We might seem to have been tamed by our own timid needs, but we cannot be included; we remain wild, a creature without solace, with no kind amongst whom we may find a home where we may feel we truly belong.

We hate this life, and yet, we must also love it, because it is the only life we know.

We cannot join anyone in simple pleasures.

Going to a movie is a torment; visiting a park is a pain.

There is nowhere we may go where we do not feel the knives of our alienation more deeply thrusting through our anguished, broken hearts by seeing other people, people who seem safely embedded in their tidy lives, lives we cannot find ourselves included amongst, even when we are warmly made welcome.

Perhaps we should have taken someone hostage.

Oh wait, we have done that before, we have done that many times.
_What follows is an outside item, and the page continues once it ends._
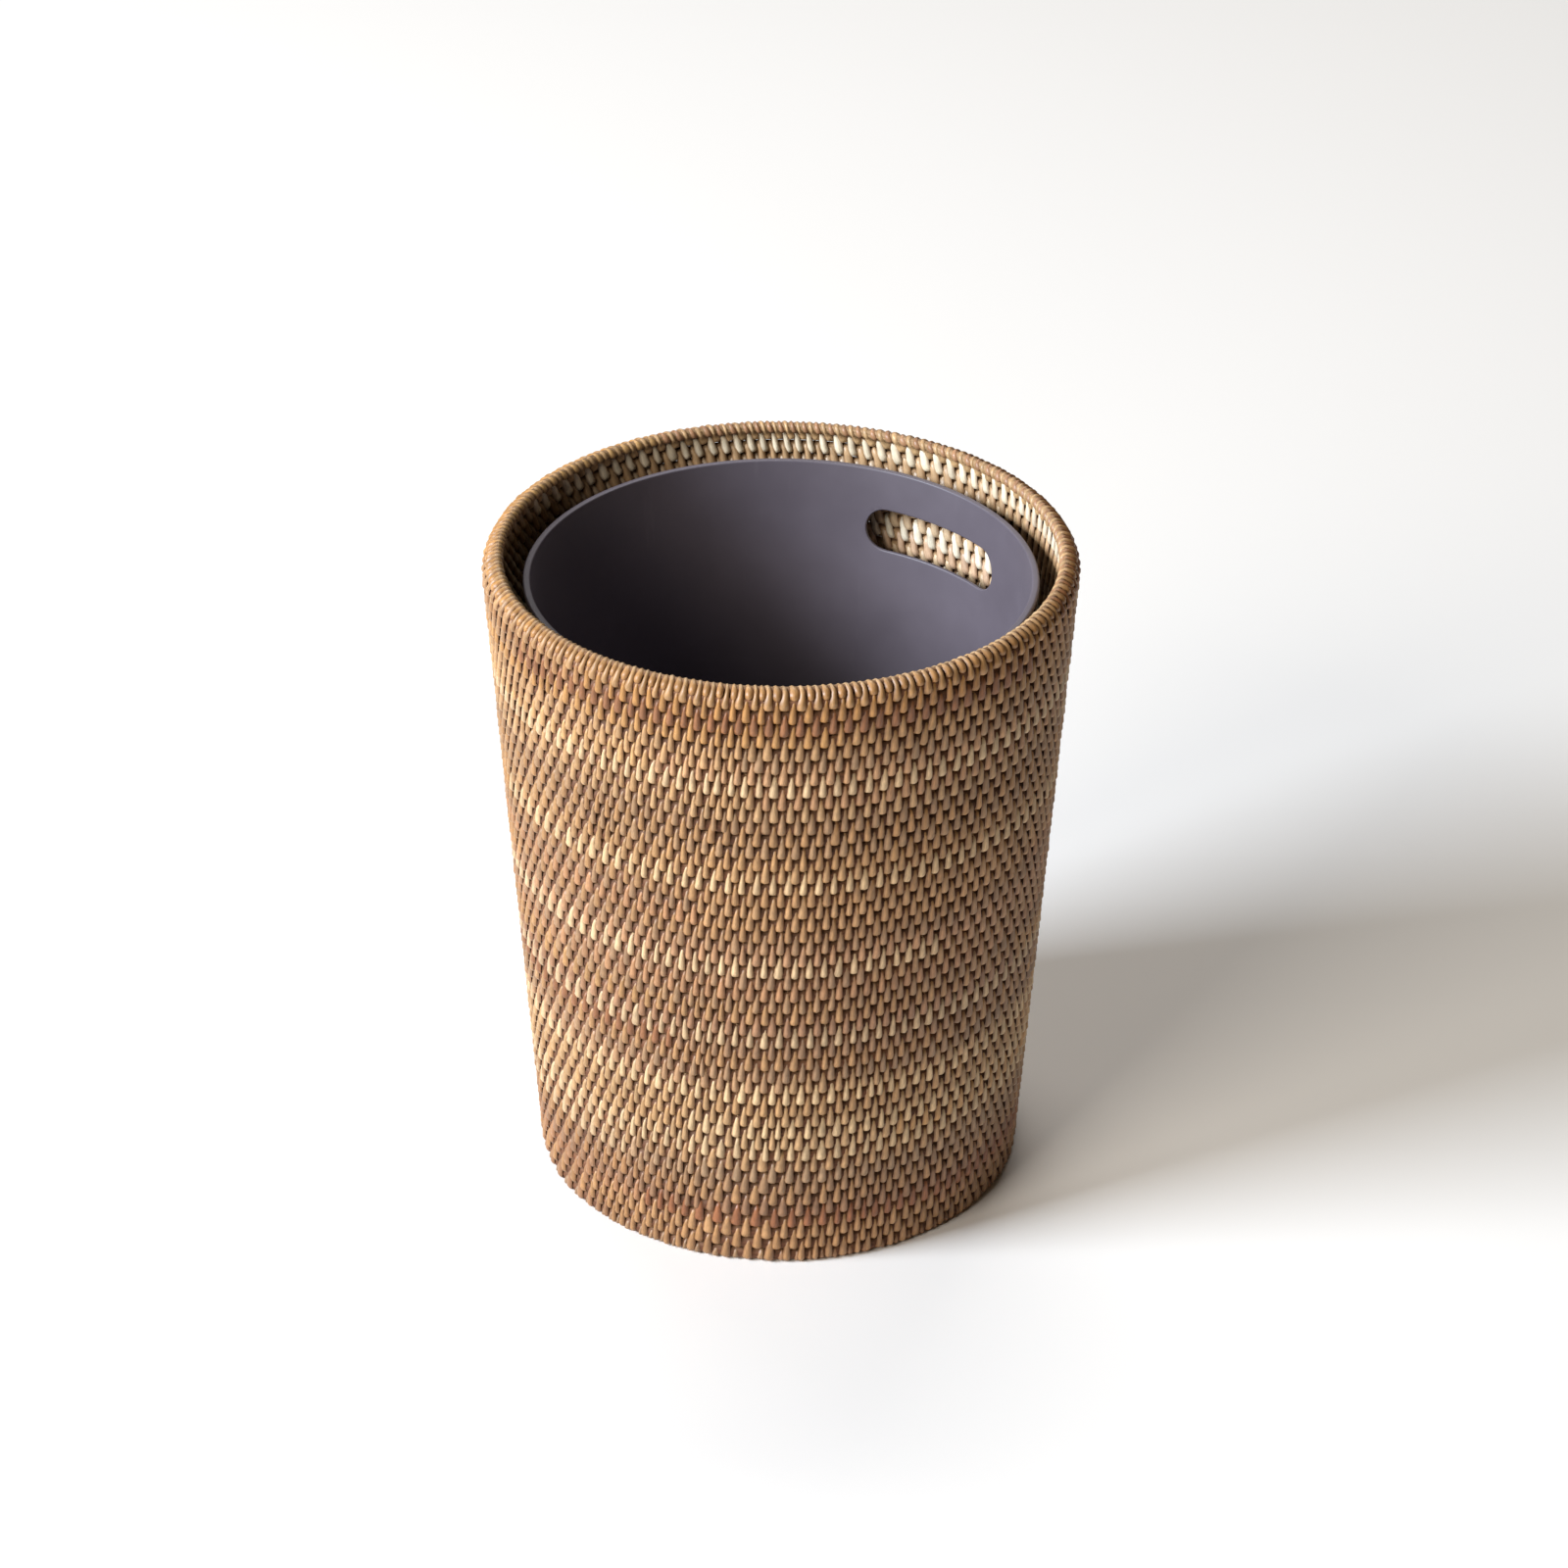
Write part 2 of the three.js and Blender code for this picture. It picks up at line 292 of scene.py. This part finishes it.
# The turn over the rim, by angle round the rim rod from straight outward, with its distance from the
# rod's middle, the shift along the rim in parts of the pitch, and the width. The first kind ends long
# outside, the second long inside.
RIM_OUTSIDE_LONG = (
    (240, 2.2, -0.34, 2.8), (218, 2.9, -0.3, 3.2), (195, 3.0, -0.25, 3.3), (168, 2.95, -0.18, 3.2),
    (140, 2.9, -0.12, 3.0), (114, 2.9, -0.07, 2.8), (88, 2.9, -0.02, 2.7), (62, 3.0, 0.02, 2.5),
    (36, 3.4, 0.05, 2.4), (14, 4.2, 0.06, 2.4), (-8, 5.2, 0.04, 2.6),
)
RIM_INSIDE_LONG = (
    (205, 3.0, -0.25, 2.4), (180, 2.95, -0.18, 2.3), (152, 2.9, -0.12, 2.5),
    (124, 2.9, -0.07, 2.8), (98, 2.9, -0.02, 3.2), (72, 2.95, 0.02, 3.4), (46, 3.2, 0.05, 3.5),
    (22, 4.0, 0.07, 3.5), (2, 4.9, 0.07, 3.5), (-16, 5.3, 0.06, 3.4), (-28, 4.7, 0.05, 3.0),
)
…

We see how other people hold themselves hostages, we have seen how other people hold others hostage as well.

Taking hostages is a time-honored tradition, even a duty, albeit a duty we have tried to shirk from.

Were we able to adequately imprint upon and bond with other people we might be able to participate in the hostage games being played out all around us without any qualms, our misgivings swept aside by our societies’ and cultures’ willfully blind dependence upon holding everyone hostage.

If we refuse to be a hostage then we become a hostage to our own refusal, we become a hostage by our ostracism, a hostage to the social isolation that results from our failures, and worse, from our refusals to play the game.

If this is not yet another paradox, then this is still just how things really are.

It is a good thing we cannot kill ourselves, for otherwise we surely would.  Alas, our commitment to life is more like a lunatic’s commitment to an asylum.  We may be locked away forever with only ourselves for solace.

We hurt.

Are we mad to choose to believe we may still find any relief from our pain?

We are terrified of making friends and yet we must always still hope to find them.

Must we always hurt others in response to our own pain?

Enjoy!?

Love, Grigori Rho Gharveyn,
aka Greg Gourdian, Falcon, Chameleon, Roger Holler, etc., et al, ad absurdum, ad nauseum…

PS
The antagonists and protagonists of today’s horror shows are becoming increasingly confused, such that it is easier to be more sympathetic toward the monsters and more judgmental of their victims.  This might be a good trend, except that the solutions to the problems portrayed in their stories remain violent and too often still rely on dehumanizing the characters their audiences are being directed to admonish.
Please remember, all the heroines and villains of our horror shows and legends are metaphors for human beings; when we are taught to believe in the inherently evil natures of any group of people, whether they are portrayed by zombies, vampires, lycans, animals, or aliens, all of our heroes, villains and monsters are also always ourselves.